The suspension of the constitution in 2009 and the related dismissal of judges and their replacement by appointees of the interim government have raised serious questions about judicial independence. The 2009 dismissals exacerbated an already serious backlog of cases, which remains a problem. In April 2012, the police chief reported that there had been a 49 percent increase in complaints against police in the first quarter of the year, which he attributed to police misconduct. Prisons are seriously overcrowded, with poor sanitary and living conditions.
Race-based discrimination is pervasive. Indigenous Fijians receive preferential treatment in education, housing, land acquisition, and other areas.
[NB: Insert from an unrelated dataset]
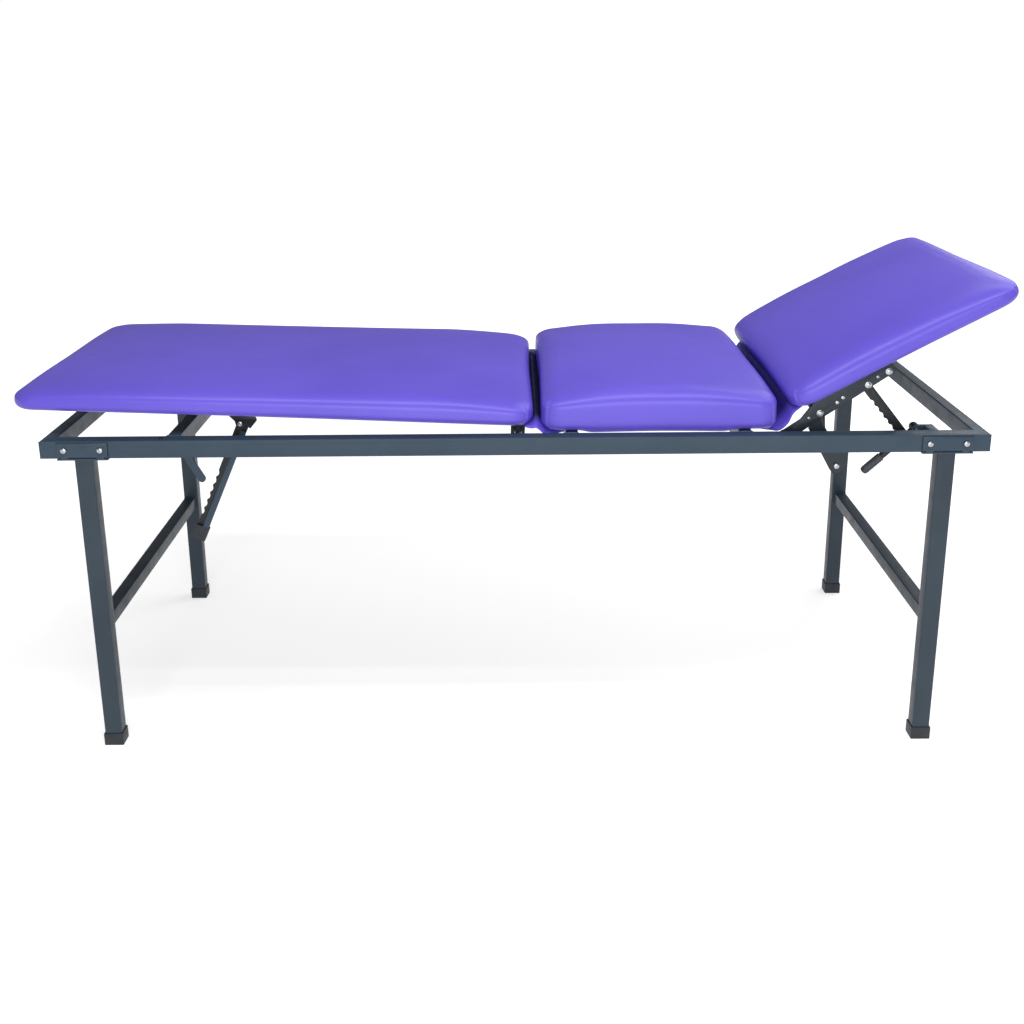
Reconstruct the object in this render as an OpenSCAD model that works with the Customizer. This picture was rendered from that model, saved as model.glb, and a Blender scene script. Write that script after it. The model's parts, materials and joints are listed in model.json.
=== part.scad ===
// Examination couch in three sections: a welded perimeter frame on four bolted legs, with a leg,
// a seat and a head pad. The origin is on the floor under the middle of the couch, +X points to the
// head end, and the front is at -Y.

/* [Frame] */
// Length of the frame over its outer faces
frame_len = 1830; // [1700:5:1950]
// Width of the frame over its outer faces
frame_w = 600; // [560:5:700]
// Height of the top of the rails above the floor
rail_top = 667; // [560:1:800]
// Height of the rectangular rail tube
tube_h = 35; // [34:1:45]
// Width of the rectangular rail tube
tube_w = 25; // [20:1:35]
// Wall of every frame tube
tube_wall = 2; // [1.5:0.5:3]
// Distance from the foot end of the frame to the middle of the cross tube under the leg section
foot_cross_set = 250; // [220:0.5:300]
// Distance from each end of the seat pad to the middle of its cross tube
seat_cross_inset = 60; // [40:1:120]

/* [Legs] */
// Size of a leg tube along the couch
leg_w = 35; // [30:1:50]
// Size of a leg tube across the couch
leg_d = 25; // [20:1:35]
// Distance from the end of the frame to the outer face of a leg
leg_inset = 65; // [45:1:120]
// Height of the top of the stretcher above the floor
stretcher_top = 285; // [150:1:400]
// Height of the stretcher tube
stretcher_h = 30; // [20:1:40]
// Width of the stretcher tube
stretcher_w = 27; // [18:1:29]
// Distance from the outer face of a leg to the stretcher
stretcher_set = 2; // [0:0.5:3]
// Height of a foot cap
cap_h = 27; // [15:1:40]
// Wall of a foot cap
cap_wall = 2; // [1:0.5:4]
// Thickness of the sole of a foot cap
cap_sole = 4; // [2:0.5:8]

/* [Leg brackets] */
// Length of a bracket along the rail
bracket_len = 98; // [90:1:130]
// Thickness of the bracket plate
bracket_t = 3; // [2:0.5:5]
// Distance between the two bolts of a bracket
bolt_spacing = 70; // [50:1:78]
// Diameter of a bracket bolt
bolt_d = 6; // [4:0.5:8]
// Diameter of a bolt head
bolt_head_d = 11; // [9:0.5:14]
// Height of a bolt head
bolt_head_h = 3.5; // [2:0.5:5]
// Width of the rounded tab below each bolt
tab_w = 14; // [12:1:20]

/* [Pads] */
// Distance from the side of the frame to the side of the pads
pad_side_set = 25; // [25:1:50]
// Gap between two pads
pad_gap = 15; // [13:0.5:25]
// How far the leg pad reaches past the foot end of the frame
leg_pad_over = 71; // [10:1:100]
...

In March 2012, the government abolished the Great Council of Chiefs, a 135-year old body of indigenous Fijian leaders, claiming that it was in the interest of promoting Fijian citizenry for all ethnic groups. Discrimination, economic hardship, and political turmoil have prompted many Indo-Fijians to leave Fiji. A 2011 study reported that an estimated 250,000 Fijians—many of them educated and skilled Indo-Fijians—had left the country in the last 25 years.
Discrimination and violence against women are widespread. Women are also underrepresented in government and leadership positions and do not receive equal wages. Homosexuality was decriminalized in 2010. Fiji is a source country for the trafficking of children for sexual exploitation and a destination country for the trafficking of men and women for forced labor and prostitution.